NIMA, a member of the International Hydrographic Organization, also works closely with NATO countries and other nations that have hydrographic offices. Nautical charts are built with data from more than 70 nations.
"In the commercial world, you can be arrested if you attempt to enter or leave a port without up-to-date and accurate charts and publications," Hall noted. "The fine for a civilian ship in the United States is around $27,000 per day. This is an international and domestic law to protect the environment, humans and lives and property."
Keeping nautical charts up-to-date is a never-ending task. "That's because it's a fluid world that's continually changing -- buoys move, traffic separation schemes change," he said. "We produce thousands and thousands of changes to the worldwide chart portfolio every week."
All the information is printed in the U.S. Notice to Mariners, published every Saturday since 1869. Its printing priority at the Government Printing Office is second only to the Congressional Record.
"We've never missed a publication date," Hall noted. "A summary of the data is available free on the Internet 24 hours a day, seven days a week, anywhere in the world."
NIMA maintains about 4,200 printed charts for the commercial community and about 1,000 for military use only. The National Ocean Service has about 900. They're delivered a variety of ways, from wall-sized paper charts to sets of 29 CD-ROMs.
"It's an awful lot of work by an awful lot of people every day to get this digital portfolio up to date and keep it that way," Hall said. The center has 340 employees and many contractors.
The center's primary customers are the Navy and other U.S. military operators. But the center supports all mariners, including small boaters who want to sail beyond the waters of the United States.
NIMA charts waters non-U.S. waters. The National Oceanic and Atmospheric Administration's National Ocean Service charts U.S. waters, but NIMA, the National Ocean Service and the Coast Guard jointly produce the Notice to Mariners that keeps the charts current.
NIMA's "Sailing Directions" is like a Cook's tours of a coastline, Hall noted. "It tells you what to expect when you're approaching a port or harbor or sailing along a coast," he said. "This includes landmarks, areas of interest, areas to avoid and rules and regulations of every country in the world."
National Ocean Service produces a similar publication, "Coast Pilots," but it's NIMA that publishes the weekly corrections for it.
NIMA also works with the International Hydrographic Organization in maintaining the Worldwide Navigational Radio Warning Service. The service provides users important information at a moment's notice.
The agency provides timely and accurate long-range and coastal warning messages. Special warnings are provided to mariners concerning potential political or military hazards that may affect the safety of U.S. shipping.
Hall said piracy is still a big issue. Piracy, called "anti-shipping activities" these days, costs the world economy more than a billion dollars a year. The center sends messages to mariners alerting them to pirate attacks on merchant ships, commercial vessels, cabin cruisers and sailboats.
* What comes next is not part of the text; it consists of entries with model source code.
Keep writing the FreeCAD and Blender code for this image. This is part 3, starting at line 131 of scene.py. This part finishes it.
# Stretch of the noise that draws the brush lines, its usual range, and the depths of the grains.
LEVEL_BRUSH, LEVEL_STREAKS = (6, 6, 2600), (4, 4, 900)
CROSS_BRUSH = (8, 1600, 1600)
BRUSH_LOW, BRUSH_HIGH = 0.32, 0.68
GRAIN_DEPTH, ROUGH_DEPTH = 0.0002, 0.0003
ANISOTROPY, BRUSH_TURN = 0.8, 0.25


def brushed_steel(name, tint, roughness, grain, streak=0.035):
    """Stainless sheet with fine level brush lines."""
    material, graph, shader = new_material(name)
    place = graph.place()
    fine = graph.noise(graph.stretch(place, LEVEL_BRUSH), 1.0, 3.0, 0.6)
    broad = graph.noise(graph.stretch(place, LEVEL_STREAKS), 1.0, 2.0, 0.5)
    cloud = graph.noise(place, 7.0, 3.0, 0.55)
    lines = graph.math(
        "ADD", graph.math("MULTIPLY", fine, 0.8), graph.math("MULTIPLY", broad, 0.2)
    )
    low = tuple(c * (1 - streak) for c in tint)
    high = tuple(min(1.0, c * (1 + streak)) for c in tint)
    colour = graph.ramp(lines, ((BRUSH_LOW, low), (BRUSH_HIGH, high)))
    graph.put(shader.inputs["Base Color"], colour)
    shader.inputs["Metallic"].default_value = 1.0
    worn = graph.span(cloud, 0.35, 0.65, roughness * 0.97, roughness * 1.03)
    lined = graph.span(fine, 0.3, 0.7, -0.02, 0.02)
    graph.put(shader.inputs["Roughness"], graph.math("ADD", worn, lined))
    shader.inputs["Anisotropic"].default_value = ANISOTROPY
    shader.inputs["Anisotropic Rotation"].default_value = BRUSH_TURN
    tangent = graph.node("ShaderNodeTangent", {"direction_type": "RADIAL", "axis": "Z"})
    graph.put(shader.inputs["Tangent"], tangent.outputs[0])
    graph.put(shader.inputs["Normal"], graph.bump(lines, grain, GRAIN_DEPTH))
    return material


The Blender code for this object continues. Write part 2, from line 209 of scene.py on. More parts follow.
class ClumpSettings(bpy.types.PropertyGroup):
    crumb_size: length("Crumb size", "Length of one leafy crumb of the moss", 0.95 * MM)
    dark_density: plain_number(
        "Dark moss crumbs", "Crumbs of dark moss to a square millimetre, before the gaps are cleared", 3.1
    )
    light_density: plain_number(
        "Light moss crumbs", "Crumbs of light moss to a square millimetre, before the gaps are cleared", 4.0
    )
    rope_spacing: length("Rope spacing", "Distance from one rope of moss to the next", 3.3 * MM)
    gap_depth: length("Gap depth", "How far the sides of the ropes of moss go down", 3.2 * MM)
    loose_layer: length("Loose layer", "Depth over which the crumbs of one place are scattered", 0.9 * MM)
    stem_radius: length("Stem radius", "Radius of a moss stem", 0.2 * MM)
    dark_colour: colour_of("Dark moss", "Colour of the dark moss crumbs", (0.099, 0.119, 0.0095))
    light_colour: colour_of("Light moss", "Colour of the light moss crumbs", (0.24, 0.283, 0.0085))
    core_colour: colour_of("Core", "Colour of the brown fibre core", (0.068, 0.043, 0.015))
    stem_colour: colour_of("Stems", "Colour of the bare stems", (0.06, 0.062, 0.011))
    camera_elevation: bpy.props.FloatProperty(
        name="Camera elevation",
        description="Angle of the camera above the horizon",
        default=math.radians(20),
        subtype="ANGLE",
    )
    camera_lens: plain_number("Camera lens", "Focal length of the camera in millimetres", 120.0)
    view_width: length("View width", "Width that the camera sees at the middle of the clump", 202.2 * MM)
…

"Such things are common in the Singapore straits, Caribbean and the western coast of Africa," Hall noted. "This type of information is available on the Maritime Safety Information Center Web site through the NIMA address, 220.127.116.11/nimahome.html.
Navy ships can defend themselves against pirates, he noted. Merchant ships and Navy auxiliaries generally can't, though, so they need to be made constantly aware of where they are and what they're doing, he said.
Coverage of the nautical world is divided into 16 areas. NIMA handles two and 14 other countries handle the rest. But, since Navy policy is not to be dependent on other countries for information sources, NIMA created its own warning system called hydrographic warnings Atlantic and hydrographic warnings Pacific.
"We provide the Navy worldwide coverage with satellite and high-frequency radio broadcasts," Hall said. "It's unclassified information on published schedules so any other countries can use it, and any individual ship can use it as they see fit.
One of his goals is to get rid of books and paper charts. "If you're Navy, you'll know how to get the key information you need off of our database," he said. "You'll go to your destination in complete safety and with complete confidence that the information came from a trusted provider."
That's a lofty goal, Hall said, because it means creating the largest nautical database maintenance environment in the world and giving users the tools they need to use it. He promised the Maritime Safety Information Center will "set the maritime world on its ear by the end of fiscal year 2002. Then we'll spin them around in FY 04."
The chief of naval operations is aiming for a paperless Navy, too, Hall noted. "He wants two complete battle groups operating in a paperless environment by end of fiscal year 2002, and he wants the entire Navy to go anywhere they want to go by the end of fiscal year 2004 without paper charts," he added.